The Air Acccident Investigation Branch has published an interesting report into a small fire which occured on a British Airways flight last October. It is an interesting insight into the risks caused by trapped mobile phones.

A British Airways Boeing 787-9 was flying from Miami to Heathrow on 20th October 2020. The aircraft was about to begin its descent and, as usual, passengers were woken to prepare for landing.

One passenger moved their Club World seat from the flat position into the upright position, before getting up and heading to the loo.

Whilst clearing the bedding, cabin crew noticed a strong smell and a charging cable which disappeared into the seat mechanism.

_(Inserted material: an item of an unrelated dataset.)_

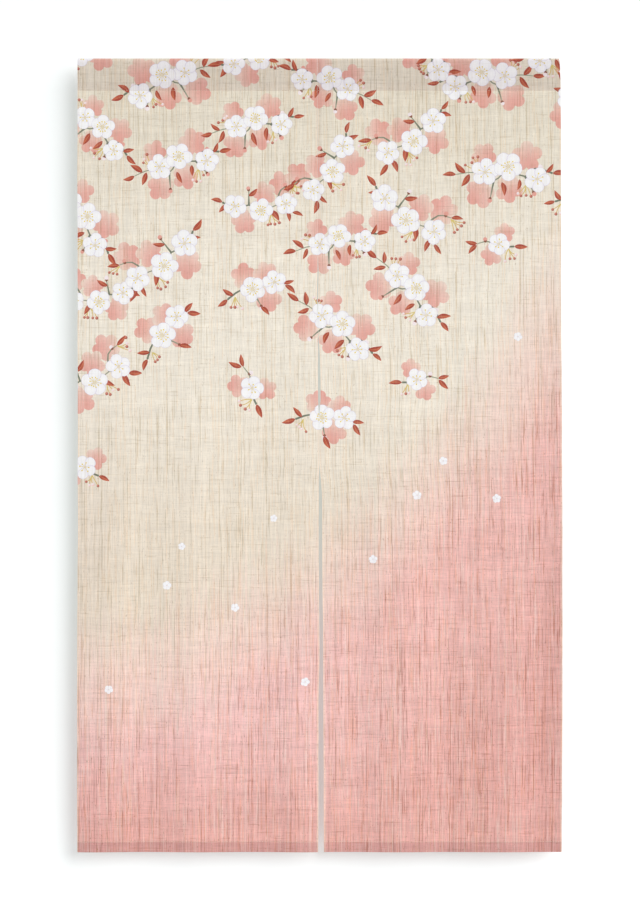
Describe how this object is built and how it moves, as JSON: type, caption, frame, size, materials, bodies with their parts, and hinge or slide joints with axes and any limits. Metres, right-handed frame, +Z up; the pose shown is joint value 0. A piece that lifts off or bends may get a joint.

The smell grew stronger and was follwed by a hissing sound and a large plume of grey smoke when was emitted from the seat in a ‘tornado’ motion. An orange glow was seen in the seat area amongst the smoke.

The seat padding was pulled back to reveal a mobile phone trapped in the seat mechanism. A chemical fire extinguisher was used on the device.

Does this happen often?

It seems so.

The Civil Aviation Authority reviewed its database and found 166 previous
reports of personal electronic devices becoming trapped in passenger seats in the last five years.

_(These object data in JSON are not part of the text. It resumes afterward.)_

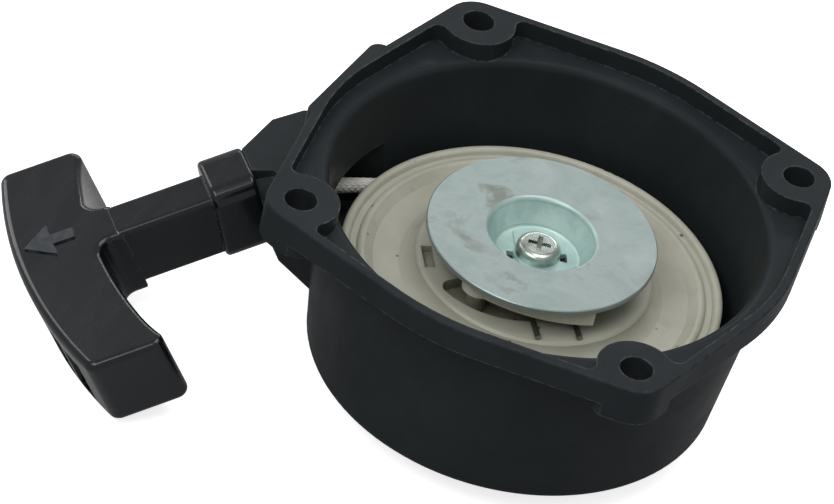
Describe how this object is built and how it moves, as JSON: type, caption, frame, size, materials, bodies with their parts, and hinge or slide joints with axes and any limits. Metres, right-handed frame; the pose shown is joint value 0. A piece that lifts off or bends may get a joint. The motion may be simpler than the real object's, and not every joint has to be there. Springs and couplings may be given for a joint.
{
  "type": "recoil starter",
  "caption": "Pull-rope starter for a small engine: drum case with square bolt flange, spring-returned rope reel with swing-out pawls, friction plate and T-shaped grip.",
  "frame": {"origin": "centre of the square of bolt holes, on the flange face that meets the engine, on the reel's axis", "axes": "+Z out of the open side, towards the engine; +X and +Y along the sides of the square of bolt holes"},
  "size_m": [0.1657, 0.1299, 0.0552],
  "materials": {
    "case_black": "satin, fine moulded grain",
    "grip_black": "smooth semi-gloss",
    "zinc_plate": "zinc plated, lightly stained",
    "screw_steel": "bright plated",
    "spring_steel": "oiled spring steel",
    "brass_insert": "machined",
    "reel_nylon": "natural nylon, satin",
    "bush": "satin",
    "pawl": "satin",
    "eyelet": "polished by the rope",
    "rope": "braided polyester"
  },
  "bodies": {
    "housing": {"housing_shell": "case_black", "rope_eyelet": "eyelet", "spring_case": "zinc_plate", "spring_cover": "zinc_plate", "recoil_spring": "spring_steel", "friction_plate": "zinc_plate", "clamp_washer": "zinc_plate", "centre_screw": "screw_steel", "thread_insert": "brass_insert", "rope_lead": "rope"},
    "reel": {"reel": "reel_nylon", "reel_bush": "bush", "rope_coil": "rope", "drag_spring": "spring_steel", "pawl_pin_a": "screw_steel", "pawl_pin_b": "screw_steel"},
    "pawl_a": {"pawl_a": "pawl"},
    "pawl_b": {"pawl_b": "pawl"},
    "handle": {"handle_grip": "grip_black", "knot_washer": "zinc_plate", "handle_rope": "rope"}
  },
  "joints": [
    {"name": "reel_spin", "type": "hinge", "parent": "housing", "child": "reel", "pos_m": [0, 0, -0.03], "axis": [0, 0, 1], "range_deg": [0, 1540], "stiffness_Nm_per_rad": 0.012, "springref_deg": -859.44},
    {"name": "handle_pull", "type": "slide", "parent": "housing", "child": "handle", "axis": [-0.6288, -0.6983, -0.342], "range_m": [0, 0.885]},
    {"name": "pawl_a_swing", "type": "hinge", "parent": "reel", "child": "pawl_a", "pos_m": [-0.00441, -0.0191, -0.01595], "axis": [0, 0, -1], "range_deg": [0, 14], "stiffness_Nm_per_rad": 0.002, "springref_deg": -11.46},
    {"name": "pawl_b_swing", "type": "hinge", "parent": "reel", "child": "pawl_b", "pos_m": [0.00441, 0.0191, -0.01595], "axis": [0, 0, -1], "range_deg": [0, 14]}
  ],
  "couplings": [
    {"joint": "handle_pull", "follows": "reel_spin", "m_per_rad": 0.0328},
    {"joint": "pawl_b_swing", "follows": "pawl_a_swing", "ratio": 1}
  ]
}
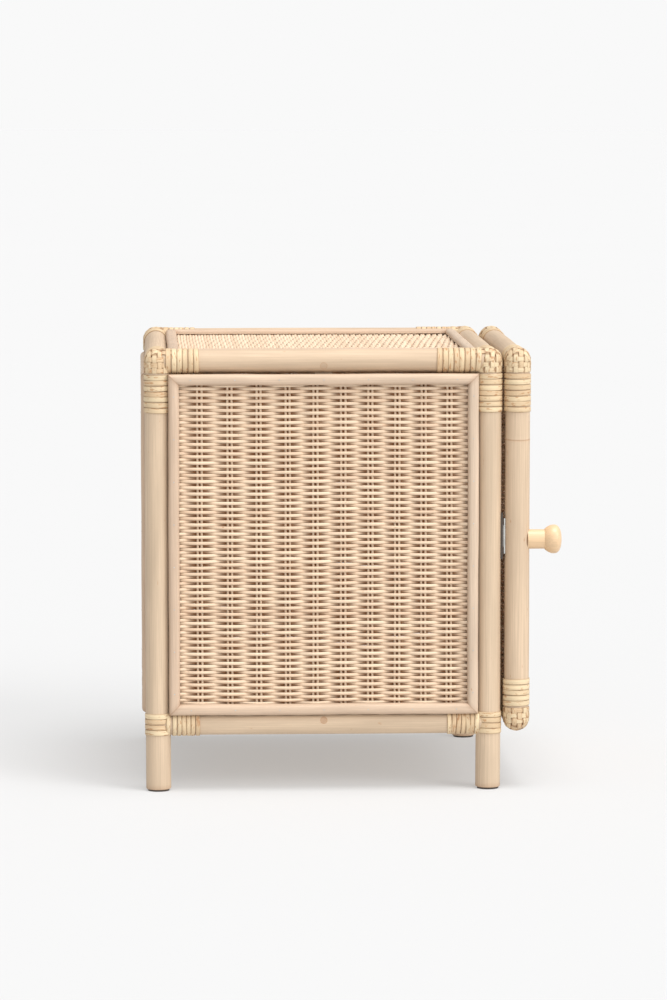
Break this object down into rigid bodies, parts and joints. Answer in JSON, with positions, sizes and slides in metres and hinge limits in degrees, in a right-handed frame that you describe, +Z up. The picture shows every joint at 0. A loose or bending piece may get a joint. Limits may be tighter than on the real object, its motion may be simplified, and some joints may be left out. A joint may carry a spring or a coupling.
{
  "type": "bedside cabinet",
  "caption": "Rattan bedside cabinet with woven side, back, top and door panels, a round pole frame on short legs, and a full-height hinged door with a turned knob.",
  "frame": {"origin": "centre of the underside of the overall box, on the floor, with the door shut", "axes": "+Z up; the door faces -Y; +X is the hinge side"},
  "size_m": [0.409, 0.473, 0.5],
  "materials": {
    "pole": "sanded natural rattan pole, matt",
    "peel": "split rattan peel, satin",
    "weave": "woven rattan reed, matt",
    "moulding_wood": "sanded rattan moulding, matt",
    "plug_wood": "sanded wood plug, matt",
    "board_wood": "clear-finished plywood",
    "knob_wood": "turned hardwood, satin",
    "fastener_steel": "zinc-plated steel",
    "hinge_steel": "nickel-plated steel",
    "catch_steel": "bright steel",
    "dark_plastic": "dark brown plastic"
  },
  "bodies": {
    "cabinet": {"binding_bottom_back_left": "peel", "binding_bottom_back_right": "peel", "binding_bottom_front_left": "peel", "binding_bottom_front_right": "peel", "binding_top_back_left": "peel", "binding_top_back_right": "peel", "binding_top_front_left": "peel", "binding_top_front_right": "peel", "bottom_board": "board_wood", "brace_bottom": "pole", "brace_top": "pole", "catch_case": "dark_plastic", "catch_magnet": "catch_steel", "catch_screws": "fastener_steel", "foot_glides": "dark_plastic", "frame_screws": "fastener_steel", "hinge_pins": "hinge_steel", "hinge_post_leaves": "hinge_steel", "hinge_post_screws": "fastener_steel", "moulding_back": "moulding_wood", "moulding_left": "moulding_wood", "moulding_nails": "fastener_steel", "moulding_right": "moulding_wood", "moulding_top": "moulding_wood", "panel_back": "weave", "panel_left": "weave", "panel_right": "weave", "panel_top": "weave", "post_back_left": "pole", "post_back_right": "pole", "post_front_left": "pole", "post_front_right": "pole", "rail_bottom_back": "pole", "rail_bottom_front": "pole", "rail_bottom_left": "pole", "rail_bottom_right": "pole", "rail_top_back": "pole", "rail_top_front": "pole", "rail_top_left": "pole", "rail_top_right": "pole", "screw_plugs": "plug_wood", "shelf_bearers": "board_wood", "shelf_board": "board_wood"},
    "door": {"door_binding_bottom_left": "peel", "door_binding_bottom_right": "peel", "door_binding_top_left": "peel", "door_binding_top_right": "peel", "door_frame_screws": "fastener_steel", "door_moulding": "moulding_wood", "door_moulding_nails": "fastener_steel", "door_panel": "weave", "door_rail_bottom": "pole", "door_rail_top": "pole", "door_small_screws": "fastener_steel", "door_stile_left": "pole", "door_stile_right": "pole", "knob": "knob_wood", "knob_screw": "fastener_steel", "hinge_door_leaves": "hinge_steel", "strike_plate": "catch_steel"}
  },
  "joints": [
    {"name": "door_hinge", "type": "hinge", "parent": "cabinet", "child": "door", "pos_m": [0.2, -0.17, 0.2775], "axis": [0, 0, 1], "range_deg": [0, 150]}
  ]
}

42 of these events resulted in a fire or smoke in the cabin. This is one fire or smoke incident every six weeks on a flight to or from the UK.

What is being done to prevent a future incident?

Not much, in reality.

There are no guidelines which insist that aircraft seats are designed in a way which makes it impossible for a personal electronic device to become trapped.

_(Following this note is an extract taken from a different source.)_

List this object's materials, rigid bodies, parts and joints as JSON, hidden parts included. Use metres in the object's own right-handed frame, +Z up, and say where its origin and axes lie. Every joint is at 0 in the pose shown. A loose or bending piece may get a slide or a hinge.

Manufacturers are voluntarily trying to deal with the issue, but it is challenging to design moving seats that eliminates the chance that a device can fall into the mechanism.

Manufacturers are also in a permanent game of catch-up, with devices continually getting smaller and thinner and so at risk of slipping into ever smaller spaces.

As a result of this incident, the trade body which voluntarily draws up standards for aircraft seating has been ‘requested’ to come up with standards or recommended practices for seat designs which would minimise the risk of devices being crushed.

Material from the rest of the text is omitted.